Colossal Biosciences, founded in 2021 by entrepreneur Ben Lamm and Harvard geneticist George Church, has announced plans to de-extinct and tame the dodo bird, a flightless bird that became a symbol of extinction after it was wiped out by human activity on its home island of Mauritius.
Colossal is already working to breed the woolly mammoth and thylacine (also known as the Tasmanian tiger) and return them to the wild, writes Vice. In this process, the company hopes to introduce new technologies that will find application, in particular, in environmental biology and human health care.
The company turned to Beth Shapiro, an evolutionary biologist at the University of Santa Cruz, with a request to support the project. The team plans to return a “proxy” version of this unique bird — that is, a species with edited DNA rather than an exact clone — to its original habitat in Mauritius.
“I’ve always been fascinated by the dodo,” said Shapiro, who led a team that for the first time fully sequenced the dodo genome. “It’s the poster child, in a sad way, for how human habitat alteration can drive species to extinction.”
The flightless bird was so unique that its closest living relative is the Nicobar pigeon, a colorful flying bird that looks quite different from its famous extinct relative. Its whimsical look has made the dodo a cultural wonder almost from the moment European explorers came across it in the 17th century.
But some of the same characteristics that distinguish birds from the rest of the animal world have made them particularly vulnerable to extinction. Before Europeans introduced invasive animals to Mauritius, there were no mammals that preyed on birds. With no real experience of fighting predators, dodos were docile and easily destroyed.
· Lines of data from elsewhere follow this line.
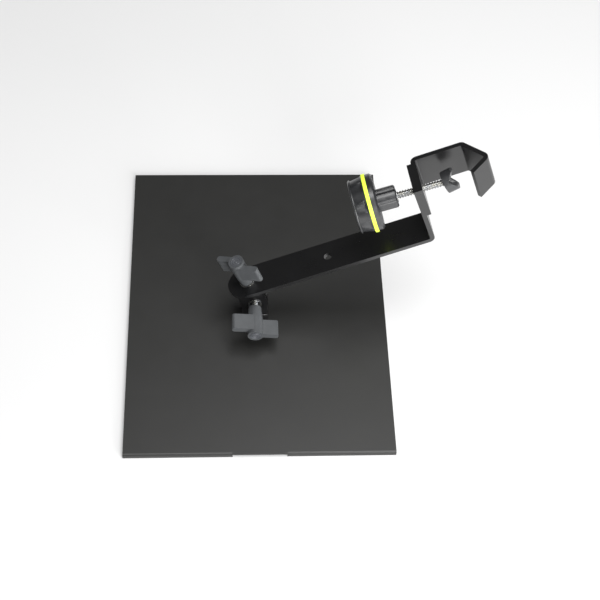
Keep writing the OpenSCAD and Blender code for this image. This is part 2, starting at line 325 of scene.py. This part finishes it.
def moulded_nylon(name, dark, light, roughness, shine=0.5):
    """Glass-filled nylon from a spark-eroded mould.

    The eye gets an even, fine, dry grain with faint flow marks.
    """
    material, tree, shader = new_finish(name, IOR=1.53, Specular_IOR_Level=shine)
    place = add(tree, "ShaderNodeTexCoord").outputs["Object"]
    flow = add(
        tree,
        "ShaderNodeTexNoise",
        inputs={"Vector": place, "Scale": per(14), "Detail": 2.0},
    )
    streak = add(
        tree,
        "ShaderNodeMapRange",
        inputs={"Value": flow.outputs["Fac"], "From Min": PATTERN_LOW, "From Max": PATTERN_HIGH},
    )
    colour = add(
        tree,
        "ShaderNodeMix",
        {"data_type": "RGBA"},
        {MIX_FACTOR: streak.outputs["Result"], MIX_FIRST: linear(dark), MIX_SECOND: linear(light)},
    )
    tree.links.new(colour.outputs[MIX_COLOUR], shader.inputs["Base Color"])
    worn = add(
        tree,
        "ShaderNodeTexNoise",
        inputs={"Vector": place, "Scale": per(6), "Detail": 3.0},
    )
    gloss = add(
        tree,
        "ShaderNodeMapRange",
        inputs={
            "Value": worn.outputs["Fac"],
            "From Min": PATTERN_LOW,
            "From Max": PATTERN_HIGH,
            "To Min": roughness - 0.06,
            "To Max": roughness + 0.06,
        },
    )
    tree.links.new(gloss.outputs["Result"], shader.inputs["Roughness"])
    spark = add(
        tree,
        "ShaderNodeTexNoise",
        inputs={"Vector": place, "Scale": per(0.4), "Detail": 2.0},
    )
    grain = add(
        tree,
        "ShaderNodeBump",
        inputs={"Strength": 0.4, "Distance": 0.03 * MM, "Height": spark.outputs["Fac"]},
    )
    tree.links.new(grain.outputs["Normal"], shader.inputs["Normal"])
    return material


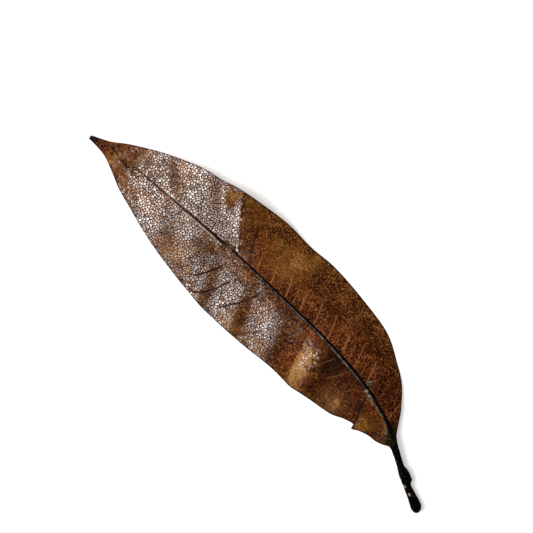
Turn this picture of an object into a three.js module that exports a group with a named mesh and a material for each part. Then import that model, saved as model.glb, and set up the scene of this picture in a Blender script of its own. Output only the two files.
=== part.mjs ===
// A dried mango leaf, blade and stalk in one piece, lying face up on a flat surface.
// Millimetres, +Z up. X runs along the leaf, with the tip at its positive end, and the origin lies on the
// surface under the middle of the leaf. Stations are places along the blade's chord: 0 is where the blade
// meets the stalk and BLADE_LENGTH is the tip, so the stalk has negative stations. The left side is the one
// on the left hand of someone who looks from the stalk towards the tip.
import * as THREE from "three";

// Driving dimensions
const BLADE_LENGTH = 190;
const STALK_LENGTH = 29.5;
const BLADE_THICKNESS = 0.7; // measured straight up, so that the steepest slopes are still over 0.6 thick
const STALK_HALF_DEPTH = 2.1;
const TIP_STATION = BLADE_LENGTH;
const STALK_END_STATION = -STALK_LENGTH;

// Plan of the leaf, as [station, distance]. The midrib bows to the right of the chord, and each edge is
// measured square to the midrib.
const MIDRIB = [
  [-29.5, 14.6], [-20, 10.2], [-9, 5.1], [0, 0.5], [7, -3], [14, -5.1], [25, -7.7], [40, -9.5],
  [58, -10.2], [80, -9.7], [104, -9], [130, -7.3], [156, -5.2], [176, -2.8], [190, 0.2],
];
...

Such predation, as well as the rapid destruction of forest biotopes by man, led to the extinction of the dodo by the beginning of the 18th century.
Shapiro and colleagues are now piecing together a dodo-like animal using genomes sequenced from real specimens of the dodo, as well as those of its close relatives, such as the Nicobar pigeon and the Rodriguez solitaire, another extinct flightless bird that lived on the nearly the Island of Rodriguez.
The return of the dodo will have to begin with its reengineering.
“Once a species is extinct, it’s really not possible to bring back an identical copy,” Shapiro said. “The hope is that we can use, first, comparative genomics so we can get at least one, and hopefully more, dodo genomes that we can use to look and see how dodos are similar to each other, and different from things like the solitaire.”
The team will then compare them to the genomes of the Nicobar pigeon and other pigeons and identify mutations in that genome that may have some phenotypic effect that makes the dodo look like a dodo rather than a Nicobar pigeon.
Getting the right genetic ingredients for a dodo proxy is just the first hurdle in a long scientific quest. Researchers will also have to figure out how to place the dodo embryo in the egg so that a new generation of birds can successfully hatch.
As with many new fields, extinction science has many ethical nuances in addition to technical challenges.
“The question really is, how close will the proxy be to the extinct form?” says Tom Gilbert, director of the Center for Evolutionary Hologenomics at the University of Copenhagen, who recently joined Colossal’s advisory board.”What are you measuring? Genomic similarity? Physical similarity? Similarity in the niche it fills/what it does, even if it doesn’t look the same (e.g. if you can make an elephant able to live in the cold where it acts like a mammoth…is that enough?”
At the same time, Gilbert assured that he will definitely go to see the recreated mammoth, and noted that these charismatic proxy species can be an effective way to raise awareness about the fate of living species that are now under threat of extinction. Lamm and Shapiro also spoke about the potential of proxies to boost conservation and restoration efforts in endangered ecosystems.